At the heart of the program was Bartók’s sixth (and last)
quartet, a trenchant piece whose misery is explained by the
composer’s despair over the fascist incursions into his native
Hungary and the death of his mother. Each of the work’s four
movements is introduced by a theme marked “mesto,” meaning
“sad.” It’s introduced quietly, poignantly, by solo viola,
and each time that theme reappears, another instrument is
added. Each of the first three movements takes a vigorous
side-trip, but the finale is given over to the “mesto” experience,
finishing the piece with as unhappy a mood as music can muster,
a soft-plucked chirp from the cello the only hint of optimism.
There must be something unwaveringly sad in the Hungarian
soul, because the world’s most depressing pop song, “Gloomy
Sunday,” is also a product of that country.
A string quartet ensemble often has been described as a marriage
among four. Four playing styles, four interpretive ideas,
four tones of voice melded into a congruent sound, a goal
achieved only through time and generosity. The Tokyo Quartet,
founded in 1969, long ago achieved that, even with significant
changes in membership over the years.
What distinguishes their—or its—playing now is the successful
exploration of a place beyond that congruence, a place where
individual ideas tug at the center, embodying the tension
inherent in any good composition. But especially in a string
quartet, that most perfect realization of our inner songs:
Four-part writing defines our harmonic sense, and the instruments
themselves mirror our collected voices.
The Bartók quartet the Tokyo Quartet performed realizes much
of its tension through the interplay of the various voices,
so each of the players is more of a soloist than in most of
the repertory. This is in dramatic contrast to the Beethoven
quartet that opened the program, in which the instruments
work vigorously together to articulate the nuances of the
piece.
It’s subtitled “La Malinconia,” and the melancholy of the
title variously is said to refer to: The final movement, which
is so marked; the plaintive adagio, which breaks your heart;
the work as a whole. There’s a school of interpretation that
reads the piece as an expression of the composer’s own manic-depressive
tendencies, and certainly the six jarring changes of tempo
in the last movement—including a prestissimo wrap-up—suggest
some drastic mood swings.
Mendelssohn wrote his second quartet while still a teenager,
but it came a scant few months after Beethoven’s death, at
a time when Mendelssohn was fascinated with the other’s late
quartets. Obvious tributes to those works abound in the piece,
which closed Sunday’s concert, livened with bittersweet melodies
characteristic of Mendelssohn’s work in the minor modes.
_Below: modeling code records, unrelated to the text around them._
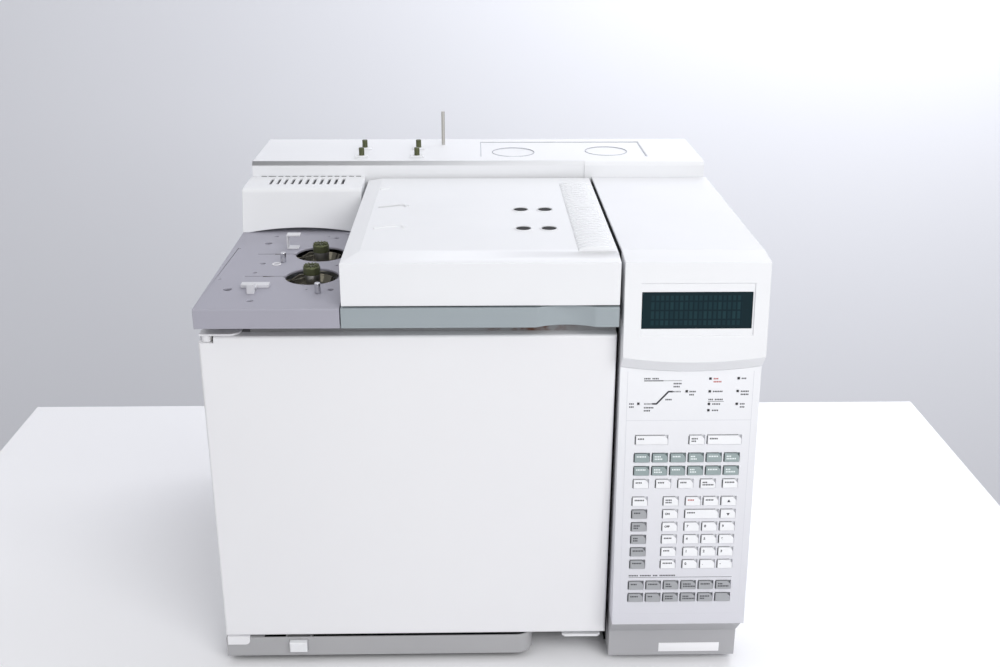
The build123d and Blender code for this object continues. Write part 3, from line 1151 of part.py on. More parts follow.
def keypad_panel():
    """Keypad bezel: leaning face with a hole for every key and lamp, and bosses for the key board."""
    x = (COLUMN_LEFT, CABINET_WIDTH)
    outline = [(KEYPAD_FRONT, KEYPAD_BOTTOM), (KEYPAD_TOP_FRONT, HEAD_BOTTOM), (BEZEL_BACK, HEAD_BOTTOM),
               (BEZEL_BACK, KEYPAD_BOTTOM)]
    face = make_face(Polyline(*outline, close=True))
    inside = offset(face, -MOULDED_WALL, kind=Kind.INTERSECTION)
    hollow = extrude(Plane.YZ.offset(x[0] + MOULDED_WALL) * inside, x[1] - x[0] - 2 * MOULDED_WALL)
    hollow = hollow + Pos(0, MOULDED_WALL + 1, 0) * hollow - above_arch(SEAM + MOULDED_WALL)
    panel = extrude(Plane.YZ.offset(x[0]) * face, x[1] - x[0]) - above_arch(SEAM) - hollow
    bosses = [post_z(u, v, (-BOARD_DEPTH, -MOULDED_WALL), BOARD_BOSS) for u, v in boss_places()]
    panel += [KEYPAD_FACE.location * boss for boss in bosses]
    depth = (-MOULDED_WALL - 1, 1)
    holes = []
    for places in key_places().values():
        for u, v, width in places:
            holes.append(block(about(u, width + 2 * KEY_CLEARANCE), about(v, KEY_HEIGHT + 2 * KEY_CLEARANCE),
                               depth))
    for u, v in lamp_places():
        holes.append(post_z(u, v, depth, LAMP_WIDTH + 2 * LAMP_CLEARANCE))
    return panel - [KEYPAD_FACE.location * hole for hole in holes]


def keypad_board():
    """Circuit board behind the keys, on the panel's bosses."""
    edge = MOULDED_WALL + BOARD_BOSS / 2
    board = block((edge, COLUMN_WIDTH - edge), (BOARD_BOTTOM_GAP, KEYPAD_LENGTH - BOARD_TOP_GAP),
                  (-BOARD_DEPTH - BOARD_THICKNESS, -BOARD_DEPTH))
    return KEYPAD_FACE.location * board


def status_lamps():
    """Square light guides that stand on the key board and end just proud of the panel."""
    return [KEYPAD_FACE.location * post_z(u, v, (-BOARD_DEPTH, LAMP_RISE), LAMP_WIDTH) for u, v in lamp_places()]


def display_head():
    """Head moulding: leaning face, arched chamfered lower lip, recessed window and shallow top bevel."""
    x = (COLUMN_LEFT, CABINET_WIDTH)
    slope = (HEAD_TOP_FRONT - HEAD_FRONT) / (HEAD_FACE_TOP - HEAD_LIP)
    low = HEAD_BOTTOM - HEAD_SAG - 4
    low_front = HEAD_FRONT - slope * (HEAD_LIP - low)
    outline = [(low_front, low), (HEAD_TOP_FRONT, HEAD_FACE_TOP), (BEZEL_BACK, LID_TOP), (BEZEL_BACK, low)]
    head = along_x(outline, x) & above_arch(0)
    lip = head.edges().group_by(Axis.Y)[0].sort_by(Axis.Z)[0]
    head = chamfer(lip, HEAD_CHAMFER)
    inner_low = HEAD_BOTTOM + HEAD_CHAMFER + MOULDED_WALL
    inner_front = HEAD_FRONT + slope * (inner_low - HEAD_LIP) + MOULDED_WALL
    inner_top_front = HEAD_TOP_FRONT + MOULDED_WALL - slope * MOULDED_WALL
    inner = [(inner_front, inner_low), (inner_top_front, HEAD_FACE_TOP - MOULDED_WALL),
             (BEZEL_BACK + 1, LID_TOP - MOULDED_WALL), (BEZEL_BACK + 1, inner_low)]
    head -= along_x(inner, grown(x, -MOULDED_WALL))
    recess = block(RECESS_U, RECESS_W, (-RECESS_DEPTH, 5))
    window = block(WINDOW_U, WINDOW_W, (-3 * MOULDED_WALL, 5))
    return head - HEAD_FACE.location * recess - HEAD_FACE.location * window


def display_window():
    """Dark window plate behind the head's opening."""
    plate = block(grown(WINDOW_U, WINDOW_LAP), grown(WINDOW_W, WINDOW_LAP),
                  (-MOULDED_WALL - WINDOW_GLASS, -MOULDED_WALL))
    return HEAD_FACE.location * plate


def display_module():
    """Fluorescent display module against the window's back."""
    depth = MOULDED_WALL + WINDOW_GLASS
    body = block(grown(WINDOW_U, 5), grown(WINDOW_W, 6), (-depth - MODULE_DEPTH, -depth))
    return HEAD_FACE.location * body


# ---------------------------------------------------------------- electronics

def main_board():
    """Main circuit board on spacers from the column's inner wall, with its larger components."""
    x = COLUMN_LEFT + SHEET
    board = block((x + 10, x + 10 + BOARD_THICKNESS), (60, 320), (60, DECK_BOTTOM))
    for y in (70, 310):
        for z in (70, DECK_BOTTOM - 10):
            board += block((x, x + 10), about(y, 6), about(z, 6))
    face = x + 10 + BOARD_THICKNESS
    board += block((face, face + 12), (90, 150), (200, 280))
    board += block((face, face + 30), (90, 200), (330, 346))
    for y in (220, 250, 280):
        board += block((face, face + 25), about(y, 20), about(120, 20))
    return board


def transformer():
    """Mains transformer on the floor of the column: an upright core and a coil through its window."""
    floor = FEET_HEIGHT + SHEET
    middle = (COLUMN_LEFT + CABINET_WIDTH) / 2
    core_z = (floor, floor + CORE_HEIGHT)
    core = block(about(middle, CORE_WIDTH), about(CORE_Y, CORE_STACK), core_z)
    coil = block(about(middle, COIL_WIDTH), about(CORE_Y, COIL_LENGTH), grown(core_z, -CORE_YOKE))
    return core + chamfer(coil.edges().filter_by(Axis.Y), COIL_CHAMFER)


def build():
    """Every node's solid or list of solids."""
    nodes = {
        "base_pan": base_pan(),
        "rubber_feet": rubber_feet(),
        "front_kick_panel": front_kick_panel(),
        "column_foot": column_foot(),
        "oven_shell": oven_shell(),
        "oven_insulation": oven_insulation(),
        "oven_liner": oven_liner(),
        "fan_shroud": fan_shroud(),
        "oven_heater": oven_heater(),
        "fan_motor": fan_motor(),
        "oven_fan": oven_fan(),
        "left_side_cover": left_side_cover(),
        "electronics_cover": electronics_cover(),
        "rear_panel": rear_panel(),
        "exhaust_flap": air_flap(EXHAUST_Z),
        "intake_flap": air_flap(INTAKE_Z),
        "power_inlet": power_inlet(),
        "power_button": power_button(),
        "door_panel": door_panel(),
        "door_liner": door_liner(),
        "door_insulation": door_insulation(),
        "door_gasket": door_gasket(),
        "door_hinge_brackets": door_hinge_brackets(),
        "door_latch": door_latch(),
        "inlet_plate": inlet_plate(),
        "front_inlet": inlet(INLET_FRONT_Y),
        "rear_inlet": inlet(INLET_REAR_Y),
        "septum_nut_front": septum_nut(INLET_FRONT_Y),
        "septum_nut_rear": septum_nut(INLET_REAR_Y),
        "injector_posts": injector_posts(),
        "inlet_hood": inlet_hood(),
        "lid_trim_strip": lid_trim_strip(),
        "detector_deck": detector_deck(),
        "detector_lid": detector_lid(),
        "front_detector": detector(DETECTOR_FRONT_Y),
        "rear_detector": detector(DETECTOR_REAR_Y),
        "rear_cover": rear_cover(),
        "flow_manifold": flow_manifold(),
        "vent_fittings": vent_fittings(),
        "vent_tube": vent_tube(),
        "keypad_panel": keypad_panel(),
        "keypad_board": keypad_board(),
        "status_lamps": status_lamps(),
        "display_head": display_head(),
        "display_window": display_window(),
        "display_module": display_module(),
        "main_board": main_board(),
        "transformer": transformer(),
    }
    for name, places in key_places().items():
        nodes[name] = [key(u, v, width) for u, v, width in places]
    return nodes


def as_solids(shape):
    """The solids of a node, whether it was built as one shape or as a list."""
    shapes = shape if isinstance(shape, list) else [shape]
    return [solid for item in shapes for solid in item.solids()]


def main():
    nodes = {name: Compound(children=as_solids(shape)) for name, shape in build().items()}
    boxes = [node.bounding_box() for node in nodes.values()]
    middle_x = (min(box.min.X for box in boxes) + max(box.max.X for box in boxes)) / 2
    middle_y = (min(box.min.Y for box in boxes) + max(box.max.Y for box in boxes)) / 2
    print("shift", round(-middle_x, 4), round(-middle_y, 4))
    os.makedirs("parts", exist_ok=True)
    for name, node in nodes.items():
        export_step(Pos(-middle_x, -middle_y, 0) * node, "parts/" + name + ".step")


main()
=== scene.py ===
from math import atan2, cos, pi, radians
import bmesh
import bpy
from mathutils import Matrix, Vector


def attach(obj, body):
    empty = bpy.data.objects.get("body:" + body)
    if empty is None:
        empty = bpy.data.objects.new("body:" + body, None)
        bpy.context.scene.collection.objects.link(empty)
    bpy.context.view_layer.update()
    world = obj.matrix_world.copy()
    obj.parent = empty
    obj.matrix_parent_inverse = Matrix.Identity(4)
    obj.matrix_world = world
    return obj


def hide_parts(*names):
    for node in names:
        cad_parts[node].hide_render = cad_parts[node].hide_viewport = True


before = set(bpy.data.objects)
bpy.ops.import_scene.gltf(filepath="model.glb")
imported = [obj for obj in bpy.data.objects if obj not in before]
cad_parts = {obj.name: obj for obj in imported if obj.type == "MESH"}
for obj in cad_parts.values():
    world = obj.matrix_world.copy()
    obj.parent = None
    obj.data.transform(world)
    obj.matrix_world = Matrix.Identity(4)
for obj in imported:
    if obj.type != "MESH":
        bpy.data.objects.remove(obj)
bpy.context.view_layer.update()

# Bench gas chromatograph. Sizes in the calls below are millimetres, x from the cabinet's left side,
# y from the oven door's front face to the back and z from the bench.
bpy.ops.object.select_all(action="DESELECT")


# ---------------------------------------------------------------- camera
# A moderate lens a little left of the middle, above the cabinet and tipped down on it.
# It stands a little over a metre in front of the oven door.
MIDDLE_X = 292.5
MIDDLE_Y = 237.0


def cabinet(x, y, z):
    """Point of the cabinet, in metres in the scene."""
    return Vector(((x - MIDDLE_X) / 1000, (y - MIDDLE_Y) / 1000, z / 1000))


bpy.ops.object.camera_add(location=cabinet(285.4, -1120.6, 831.1))
camera = bpy.context.object
swing, tip, roll = -0.0232, -0.3646, -0.0033
facing = Matrix.Rotation(swing, 3, "Z") @ Matrix.Rotation(tip, 3, "X") @ Matrix.Rotation(roll, 3, "Y")
camera.rotation_euler = (facing @ Matrix.Rotation(pi / 2, 3, "X")).to_euler()
camera.data.sensor_width = 36.0
camera.data.lens = 41.81
bpy.context.scene.camera = camera


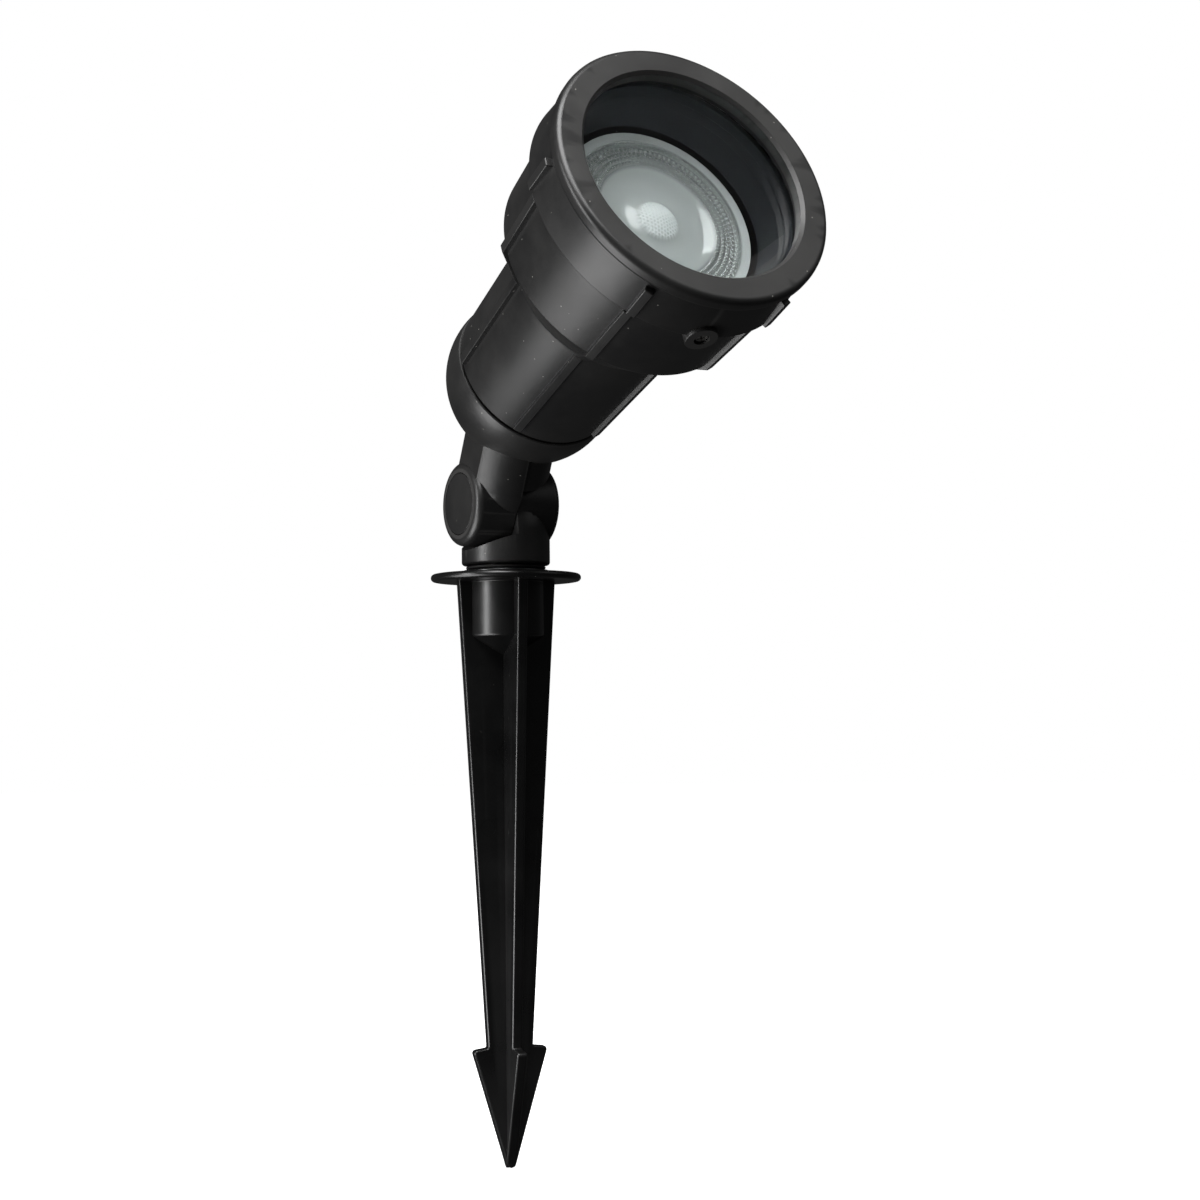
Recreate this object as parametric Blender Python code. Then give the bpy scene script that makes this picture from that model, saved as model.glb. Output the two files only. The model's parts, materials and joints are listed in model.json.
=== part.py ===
"""Garden spotlight on a barbed ground spike, with its lamp, holder and knuckle.

Frame: metres, +Z up along the spike, origin at the centre of the flange's underside,
where the flange rests on the ground. The knuckle's pin lies along X and the head
leans towards -Y.
"""
import math

import bmesh
import bpy
from mathutils import Vector

MM = 0.001
GAP = 0.3 * MM                      # air left between neighbouring solids
HALF_GAP = GAP / 2
OVERLAP = 1.0 * MM                  # how far a cutter or a joined piece runs past a face

# Facets around a full turn
FINE = 32
MEDIUM = 24
SMALL = 14
TINY = 8

# Ground spike
FLANGE_R = 20.0 * MM
FLANGE_T = 2.0 * MM
COLLAR_R = 11.4 * MM
COLLAR_H = 1.0 * MM
FIN_T = 2.8 * MM
FIN_TOP_R = 13.6 * MM
FIN_LOW_R = 6.2 * MM
SHANK_LENGTH = 123.0 * MM           # flange underside to the barbs
BARB_R = 10.4 * MM
BARB_LENGTH = 31.3 * MM             # barbs to the tip
BARB_SLOPE = 0.5 * MM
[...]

First violinist Martin Beaver was often treated like a soloist
in the Mendelssohn work, which anticipates some of the feeling
of the opening of the violin concerto the composer later would
write (another minor-key piece).
But each of the players—including violinist Kikuei Ikeda,
violist Kazuhide Isomura and cellist Clive Greensmith—has
the chops of a soloist, a skill especially apparent in the
Bartók quartet, with its unusual emphasis on individual voices.
We’ve seen an impressive number of younger quartets perform
in the area in recent years, offering performances of varying
degrees of accomplishment. But an ensemble like this one,
which has maintained an excellent reputation throughout its
four decades, sets the standard, especially when presented
in a space as acoustically generous as Kiggins Hall.